After resting, snacking, and having a couple of telephone conversations on my cell phone, we began our descent by 4:00 PM. The two women left the summit about 10 minutes before we did, although they decided to attempt a different gully descent than the gully they had ascended. Having seen their gully choice from the meadow basin on the south side of the mountain, we believed the women might encounter some cliff bands that direction so we opted to basically descend the same route we ascended for the upper portions of the peak.
The loose scree was a lot of fun to descend. It was like a standing dirt/rock glissade in many places. The snowy sections helped our ascent, and the scree sections helped our descent. At approximately 7600' elevation, I found tracks crossing our previous ascent tracks in the snow. The tracks had not been there when we first traversed this particular slope, but I knew what the tracks were from... a large Bighorn Sheep. I wish we could have seen it, and this would mark the second trip that Gimpilator and I barely missed seeing a Bighorn Sheep on the east side of the Cascade Crest during the past year. From ~7500' elevation, we began descending due south down the mountain. Once we reached a top portion of the meadow basin at ~6500' elevation, we began angling ESE to our campsite.

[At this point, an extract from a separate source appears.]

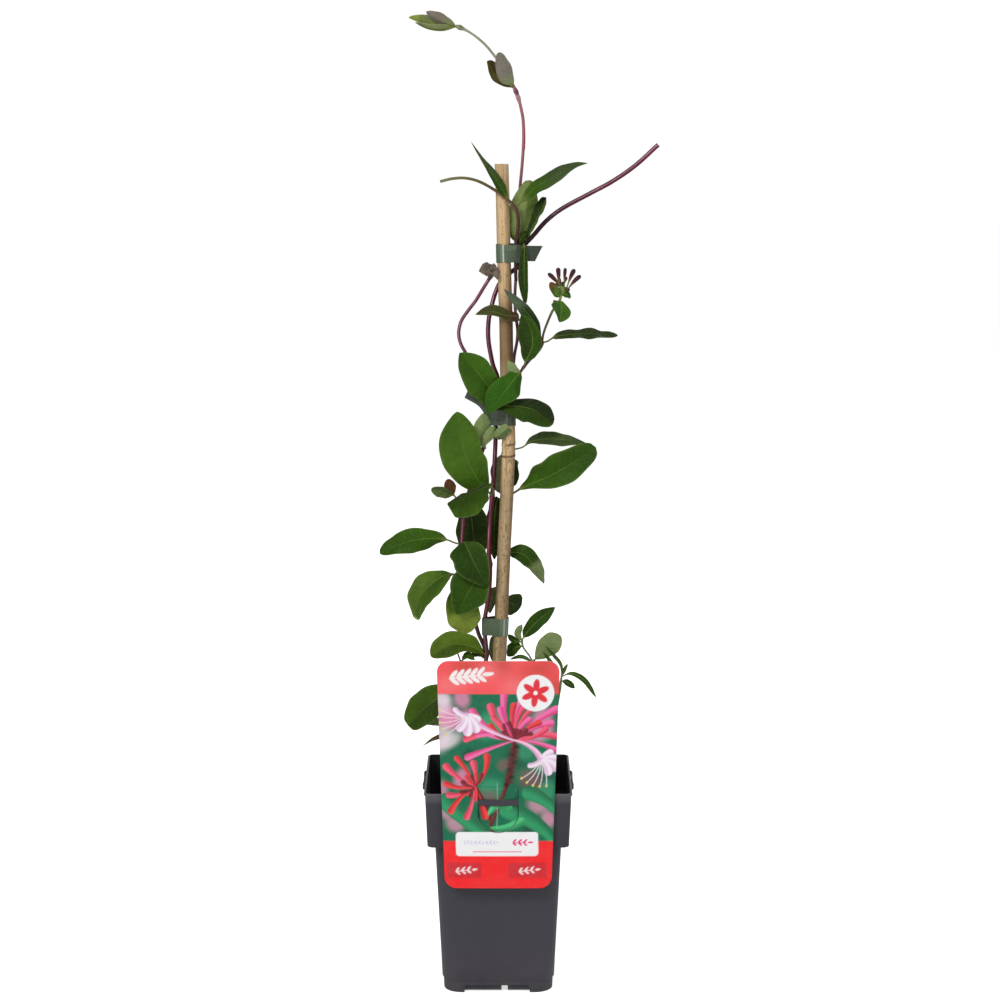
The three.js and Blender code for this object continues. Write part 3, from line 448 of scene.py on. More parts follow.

We arrived back at our campsite at 6:00 PM, only two hours after we left the Gardner Mountain summit. We made some freeze-dried meals and filtered some water. Shortly thereafter, our mule deer friend returned, hoping to find some salt. We had considered ascents of Wolf Head or Abernathy Peak for the following morning, but the approach conditions did not look good for either peak at that time. We left at 6:00 AM the following morning, arriving back at the car via the Wolf Creek Trail at 10:30 AM... still only 4h30m (just like our ascent had been). With some extra hiking included with the trip, by the time we reached the car we had done ~27-30 miles of hiking with over 9000' of total vertical gain in less than two days.